_WORK INSTRUCTIONS_: Repeat exactly, please, the lines that begin at the start of the listing and end at the line holding "V = FreeCAD.Vector".

_DATASET EXTRACT_:

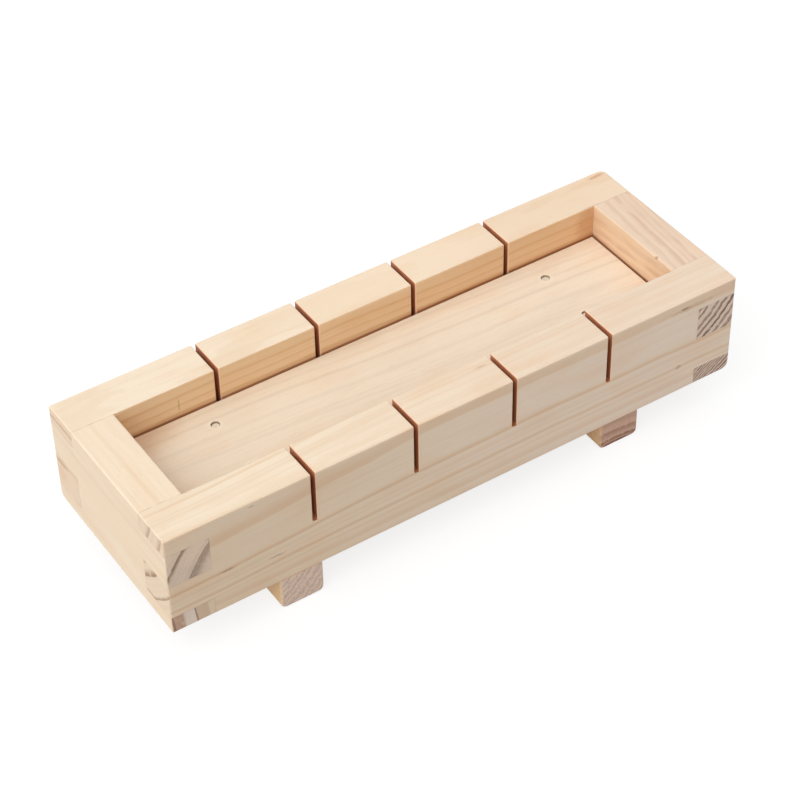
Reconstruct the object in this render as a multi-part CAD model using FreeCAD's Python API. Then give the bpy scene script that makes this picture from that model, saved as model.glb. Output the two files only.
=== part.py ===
"""Sushi rice mold press: a slotted finger-jointed frame that stands on a footed base,
with the press plate stored inside it, turned over so that its flat face looks up.

Frame of the part: +X along the length, +Y from front to back, +Z up.
Origin: centre of the footprint, on the surface that the feet stand on. Millimetres.
"""
import FreeCAD, Part
import os

os.makedirs("parts", exist_ok=True)
V = FreeCAD.Vector

# ---- frame: two slotted rails and two end boards, finger-jointed ----
frame_length = 208.0
frame_width = 70.0
frame_height = 37.5
rail_thickness = 14.5
end_thickness = 14.5
finger_height = 12.5           # each of the two middle fingers of a corner
portions = 5                   # rice blocks that the slots divide the cavity into
slot_width = 1.5
slot_depth = 18.75
edge_ease = 0.5                # sanded outer edges and rim of the frame
slot_ease = 0.3                # sanded mouths of the slots
back_bottom_round = 2.5        # lower outer edge of the back rail
right_bottom_round = 2.5       # lower outer edge of the right end board

# ---- base: board and two feet ----
base_board_thickness = 6.5
board_clearance = 0.5          # all round, between either board and the walls
board_ease = 0.4
foot_height = 12.5
foot_width = 15.0
foot_end_recess = 1.75         # foot's end behind the frame's outer face
foot_round = 2.0               # lower long edges of a foot
left_foot_inset = 44.4         # foot's middle from the frame's end
right_foot_inset = 42.5
left_foot_shift = -1.4         # a foot nailed on a little to the front or back
right_foot_shift = 0.35

# ---- press: board and two handle bars ----
press_board_thickness = 6.5
handle_height = 12.5
handle_width = 14.0
handle_end_recess = 1.0        # handle's end behind the press board's long edge
handle_round = 2.0             # free long edges of a handle
bar_ease = 0.5                 # ends of the feet and of the handles
left_handle_inset = 28.1       # handle's middle from the press board's end
right_handle_inset = 25.8

# ---- brads, two through a board into each bar ----
nail_length = 16.0
nail_shank = 1.3               # side of the square shank
nail_head_diameter = 2.6
nail_head_thickness = 0.7
nail_point_length = 2.0
nail_edge_distance = 9.0       # from the long edge of the board
nail_pit_depth = 0.5           # head set below the face
nail_pit_gap = 0.2             # crushed wood round the head

# ---- tolerances of the geometry tests ----
place_tolerance = 1e-4         # places closer than this are the same place
parallel_tolerance = 1e-6      # longest cross product of an edge and its direction
smooth_cosine = 0.999          # faces meet smoothly where their normals' cosine is above this

# ---- levels and extents that follow ----
frame_bottom = foot_height
frame_top = frame_bottom + frame_height
outer_finger_height = (frame_height - 2 * finger_height) / 2
cavity_length = frame_length - 2 * end_thickness
cavity_width = frame_width - 2 * rail_thickness
slot_pitch = (cavity_length + slot_width) / portions
slot_floor = frame_top - slot_depth
board_length = cavity_length - 2 * board_clearance
board_width = cavity_width - 2 * board_clearance
base_board_top = foot_height + base_board_thickness
press_board_bottom = base_board_top + handle_height
press_board_top = press_board_bottom + press_board_thickness
foot_length = frame_width - 2 * foot_end_recess
handle_length = board_width - 2 * handle_end_recess
left_foot_x = left_foot_inset - frame_length / 2
right_foot_x = frame_length / 2 - right_foot_inset
left_handle_x = left_handle_inset - board_length / 2
right_handle_x = board_length / 2 - right_handle_inset
nail_y = board_width / 2 - nail_edge_distance

# levels at which the fingers of a corner change over, from the bottom up
finger_levels = [
    frame_bottom,
    frame_bottom + outer_finger_height,
    frame_bottom + outer_finger_height + finger_height,
    frame_bottom + outer_finger_height + 2 * finger_height,
    frame_top,
]


def centred_box(length, width, bottom, top, x=0.0, y=0.0):
    """Box centred on (x, y), from level bottom to level top."""
    corner = V(x - length / 2, y - width / 2, bottom)
    return Part.makeBox(length, width, top - bottom, corner)


def edges_along(shape, direction, keep=lambda middle: True):
    """Straight edges parallel to direction whose middle point passes keep."""
    found = []
    for edge in shape.Edges:
        if not isinstance(edge.Curve, (Part.Line, Part.LineSegment)):
            continue
        ends = [vertex.Point for vertex in edge.Vertexes]
        run = ends[1] - ends[0]
        if run.cross(direction).Length < parallel_tolerance and keep((ends[0] + ends[1]) / 2):
            found.append(edge)
    return found


def near(value, target):
    return abs(value - target) < place_tolerance


def is_sharp(shape, edge):
    """True where the two faces that meet at the edge stand at an angle to each other."""
    faces = shape.ancestorsOfType(edge, Part.Face)
    if len(faces) != 2:
        return False
    middle = edge.valueAt((edge.FirstParameter + edge.LastParameter) / 2)
    normals = [face.normalAt(*face.Surface.parameter(middle)) for face in faces]
    return abs(normals[0].dot(normals[1])) < smooth_cosine


def sharp_edges(shape):
    return [edge for edge in shape.Edges if is_sharp(shape, edge)]


# ---- frame ----
def frame_block():
    """Outer block of the frame with its sanded edges."""
    half_length = frame_length / 2
    half_width = frame_width / 2
    block = centred_box(frame_length, frame_width, frame_bottom, frame_top)
    back_edge = edges_along(
        block, V(1, 0, 0), lambda m: near(m.y, half_width) and near(m.z, frame_bottom)
    )
    block = block.makeFillet(back_bottom_round, back_edge)
    right_edge = edges_along(
        block, V(0, 1, 0), lambda m: near(m.x, half_length) and near(m.z, frame_bottom)
    )
    block = block.makeFillet(right_bottom_round, right_edge)
    return block.makeFillet(edge_ease, sharp_edges(block))


def slot_places():
    """X of each slot, evenly spread so that every portion has the same length."""
    count = portions - 1
    return [(index - (count - 1) / 2) * slot_pitch for index in range(count)]


def ease_slot_mouths(frame):
    """Bevels the edges of every slot, up one face of its rail, over it and down the other."""
    sides = []
    for place in slot_places():
        sides.extend([place - slot_width / 2, place + slot_width / 2])

    def on_mouth(edge):
        middle = edge.CenterOfMass
        on_side = any(near(middle.x, side) for side in sides)
        return on_side and middle.z > slot_floor + slot_ease

    return frame.makeChamfer(slot_ease, [edge for edge in frame.Edges if on_mouth(edge)])


def frame_solid():
    """The glued-up frame: open cavity, eased rim, knife slots through both rails."""
    cavity = centred_box(cavity_length, cavity_width, frame_bottom, frame_top)
    frame = frame_block().cut(cavity)
    rim = [
        edge
        for edge in frame.Edges
        if near(edge.CenterOfMass.z, frame_top)
        and abs(edge.CenterOfMass.x) < cavity_length / 2 + edge_ease / 2
        and abs(edge.CenterOfMass.y) < cavity_width / 2 + edge_ease / 2
    ]
    frame = frame.makeFillet(edge_ease, rim)
    for place in slot_places():
        frame = frame.cut(centred_box(slot_width, frame_width, slot_floor, frame_top, place))
    return ease_slot_mouths(frame)


def rail_fingers(side):
    """Space of one rail: it reaches the ends of the frame at every second level."""
    y = side * (frame_width - rail_thickness) / 2
    bands = []
    for level, (bottom, top) in enumerate(zip(finger_levels, finger_levels[1:])):
        length = frame_length if level % 2 else cavity_length
        bands.append(centred_box(length, rail_thickness, bottom, top, 0.0, y))
    return bands[0].multiFuse(bands[1:]).removeSplitter()


def make_frame():
    """Front and back rail and left and right end board, cut apart at their fingers."""
    frame = frame_solid()
    front = rail_fingers(-1)
    back = rail_fingers(1)
    ends = frame.cut(front).cut(back)
    left, right = sorted(ends.Solids, key=lambda solid: solid.CenterOfMass.x)
    return {
        "front_rail": frame.common(front),
        "back_rail": frame.common(back),
        "left_end_board": left,
        "right_end_board": right,
    }


# ---- brads ----
def brad(x, y, face):
    """One brad driven straight down, its head set below the level face."""
    head_bottom = face - nail_pit_depth - nail_head_thickness
    shank_bottom = face - nail_pit_depth - nail_length + nail_point_length
    head = Part.makeCylinder(nail_head_diameter / 2, nail_head_thickness, V(x, y, head_bottom))
    shank = centred_box(nail_shank, nail_shank, shank_bottom, head_bottom, x, y)
    corner = V(x - nail_shank / 2, y - nail_shank / 2, shank_bottom)
    root = Part.makePolygon([
        corner,
        corner + V(nail_shank, 0, 0),
        corner + V(nail_shank, nail_shank, 0),
        corner + V(0, nail_shank, 0),
        corner,
    ])
    tip = Part.Vertex(x, y, shank_bottom - nail_point_length)
    point = Part.makeLoft([root, tip], True)
    return head.multiFuse([shank, point])


def brad_pit(x, y, face):
    """Pit that the punched-in head leaves, a little wider than the head."""
    depth = nail_pit_depth + nail_head_thickness
    radius = nail_head_diameter / 2 + nail_pit_gap
    return Part.makeCylinder(radius, depth, V(x, y, face - depth))


def brad_pair(x, face):
    """The two brads that hold one bar under a board whose upper face is at face."""
    return [brad(x, y, face) for y in (-nail_y, nail_y)]


def cut_all(shape, tools):
    for tool in tools:
        shape = shape.cut(tool)
    return shape


def nailed_board(bottom, top, bar_places):
    """Board that fits the cavity, with the holes and pits of its brads."""
    board = centred_box(board_length, board_width, bottom, top)
    board = board.makeChamfer(board_ease, board.Edges)
    for x in bar_places:
        board = cut_all(board, brad_pair(x, top))
        board = cut_all(board, [brad_pit(x, y, top) for y in (-nail_y, nail_y)])
    return board


def rounded_bar(width, length, bottom, top, x, y, radius):
    """Bar along Y with its two lower long edges rounded and the rest bevelled."""
    bar = centred_box(width, length, bottom, top, x, y)
    lower = edges_along(bar, V(0, 1, 0), lambda middle: near(middle.z, bottom))
    bar = bar.makeFillet(radius, lower)
    return bar.makeChamfer(bar_ease, sharp_edges(bar))


# ---- base ----
def foot(x, shift):
    """Foot across the width; the frame and the base board both rest on it."""
    bar = rounded_bar(foot_width, foot_length, 0.0, foot_height, x, shift, foot_round)
    return cut_all(bar, brad_pair(x, base_board_top))


def make_base():
    return {
        "base_board": nailed_board(foot_height, base_board_top, (left_foot_x, right_foot_x)),
        "left_foot_bar": foot(left_foot_x, left_foot_shift),
        "right_foot_bar": foot(right_foot_x, right_foot_shift),
        "left_foot_nails": Part.makeCompound(brad_pair(left_foot_x, base_board_top)),
        "right_foot_nails": Part.makeCompound(brad_pair(right_foot_x, base_board_top)),
    }


# ---- press ----
def handle(x):
    """Handle bar of the press, stored downwards between the two boards."""
    bar = rounded_bar(
        handle_width, handle_length, base_board_top, press_board_bottom, x, 0.0, handle_round
    )
    return cut_all(bar, brad_pair(x, press_board_top))


def make_press():
    handles = (left_handle_x, right_handle_x)
    return {
        "press_board": nailed_board(press_board_bottom, press_board_top, handles),
        "left_handle_bar": handle(left_handle_x),
        "right_handle_bar": handle(right_handle_x),
        "left_handle_nails": Part.makeCompound(brad_pair(left_handle_x, press_board_top)),
        "right_handle_nails": Part.makeCompound(brad_pair(right_handle_x, press_board_top)),
    }


for group in (make_frame(), make_base(), make_press()):
    for node, shape in group.items():
        shape.exportStep("parts/" + node + ".step")
        box = shape.BoundBox
        print(node, "solids", len(shape.Solids), "valid", shape.isValid(),
              "volume", round(shape.Volume, 1), "z", round(box.ZMin, 2), round(box.ZMax, 2))
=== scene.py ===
"""The looks of the sushi rice mold press: pale softwood boards, steel brads and a white studio.

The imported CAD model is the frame. It stays as it is, and this script gives each of its nodes a
procedural material, lights it, and sets the camera. Lengths in the materials are millimetres in
the model's own frame, so that each mark stays where it is on its board when the board moves.
"""

import math
from dataclasses import dataclass

import bpy
from mathutils import Matrix, Vector


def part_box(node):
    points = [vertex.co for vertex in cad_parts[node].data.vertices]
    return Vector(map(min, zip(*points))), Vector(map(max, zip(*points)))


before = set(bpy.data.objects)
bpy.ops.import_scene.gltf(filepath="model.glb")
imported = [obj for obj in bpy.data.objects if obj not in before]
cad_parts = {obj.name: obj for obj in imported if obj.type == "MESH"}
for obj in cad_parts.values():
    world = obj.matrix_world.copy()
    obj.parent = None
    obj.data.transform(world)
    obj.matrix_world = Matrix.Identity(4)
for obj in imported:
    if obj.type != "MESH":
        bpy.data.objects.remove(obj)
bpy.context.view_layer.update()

MM = 0.001

# The frame's joinery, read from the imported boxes, in millimetres.
rail_low, rail_high = (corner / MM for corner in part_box("front_rail"))
end_low, end_high = (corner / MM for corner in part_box("left_end_board"))
FRAME_LENGTH = rail_high.x - rail_low.x
FRAME_WIDTH = end_high.y - end_low.y
FRAME_BOTTOM = rail_low.z
FRAME_TOP = rail_high.z
RAIL_THICKNESS = rail_high.y - rail_low.y
END_THICKNESS = end_high.x - end_low.x
INNER_X = FRAME_LENGTH / 2 - END_THICKNESS
INNER_Y = FRAME_WIDTH / 2 - RAIL_THICKNESS
FINGER_HEIGHT = (FRAME_TOP - FRAME_BOTTOM) / 3
FIRST_FINGER = FRAME_BOTTOM + FINGER_HEIGHT / 2
PRESS_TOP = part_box("press_board")[1].z / MM

# The knife slots cut the cavity into five portions.
PORTIONS = 5
SLOT_WIDTH = 1.5
HALF_SLOT = SLOT_WIDTH / 2
SLOT_PITCH = (2 * INNER_X + SLOT_WIDTH) / PORTIONS
SLOTS_END = SLOT_PITCH * (PORTIONS - 1) / 2
SLOT_FLOOR = FRAME_TOP - (FRAME_TOP - FRAME_BOTTOM) / 2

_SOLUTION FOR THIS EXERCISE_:
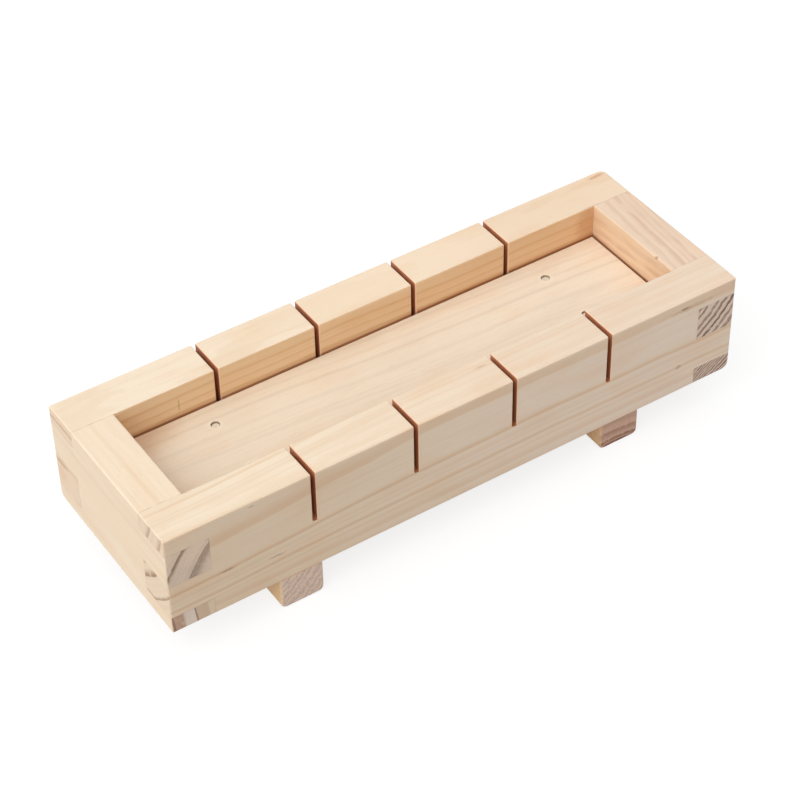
Reconstruct the object in this render as a multi-part CAD model using FreeCAD's Python API. Then give the bpy scene script that makes this picture from that model, saved as model.glb. Output the two files only.
=== part.py ===
"""Sushi rice mold press: a slotted finger-jointed frame that stands on a footed base,
with the press plate stored inside it, turned over so that its flat face looks up.

Frame of the part: +X along the length, +Y from front to back, +Z up.
Origin: centre of the footprint, on the surface that the feet stand on. Millimetres.
"""
import FreeCAD, Part
import os

os.makedirs("parts", exist_ok=True)
V = FreeCAD.Vector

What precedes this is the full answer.